*WHAT TO DO:*
Write out the whole listing word for word.

*DATA SEGMENT:*
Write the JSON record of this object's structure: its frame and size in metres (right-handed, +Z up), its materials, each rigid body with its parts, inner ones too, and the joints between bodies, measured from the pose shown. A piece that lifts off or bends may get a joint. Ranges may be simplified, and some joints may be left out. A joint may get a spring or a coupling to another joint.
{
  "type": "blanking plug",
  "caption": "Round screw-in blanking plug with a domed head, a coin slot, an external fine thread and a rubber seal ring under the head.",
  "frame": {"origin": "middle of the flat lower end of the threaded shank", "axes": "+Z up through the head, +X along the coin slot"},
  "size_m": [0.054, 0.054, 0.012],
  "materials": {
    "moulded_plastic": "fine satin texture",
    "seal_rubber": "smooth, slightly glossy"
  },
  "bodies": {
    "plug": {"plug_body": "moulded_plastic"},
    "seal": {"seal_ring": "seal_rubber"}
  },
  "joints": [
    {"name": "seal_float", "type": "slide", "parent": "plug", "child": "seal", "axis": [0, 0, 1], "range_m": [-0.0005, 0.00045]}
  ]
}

*CORRECT RESULT:*
Write the JSON record of this object's structure: its frame and size in metres (right-handed, +Z up), its materials, each rigid body with its parts, inner ones too, and the joints between bodies, measured from the pose shown. A piece that lifts off or bends may get a joint. Ranges may be simplified, and some joints may be left out. A joint may get a spring or a coupling to another joint.
{
  "type": "blanking plug",
  "caption": "Round screw-in blanking plug with a domed head, a coin slot, an external fine thread and a rubber seal ring under the head.",
  "frame": {"origin": "middle of the flat lower end of the threaded shank", "axes": "+Z up through the head, +X along the coin slot"},
  "size_m": [0.054, 0.054, 0.012],
  "materials": {
    "moulded_plastic": "fine satin texture",
    "seal_rubber": "smooth, slightly glossy"
  },
  "bodies": {
    "plug": {"plug_body": "moulded_plastic"},
    "seal": {"seal_ring": "seal_rubber"}
  },
  "joints": [
    {"name": "seal_float", "type": "slide", "parent": "plug", "child": "seal", "axis": [0, 0, 1], "range_m": [-0.0005, 0.00045]}
  ]
}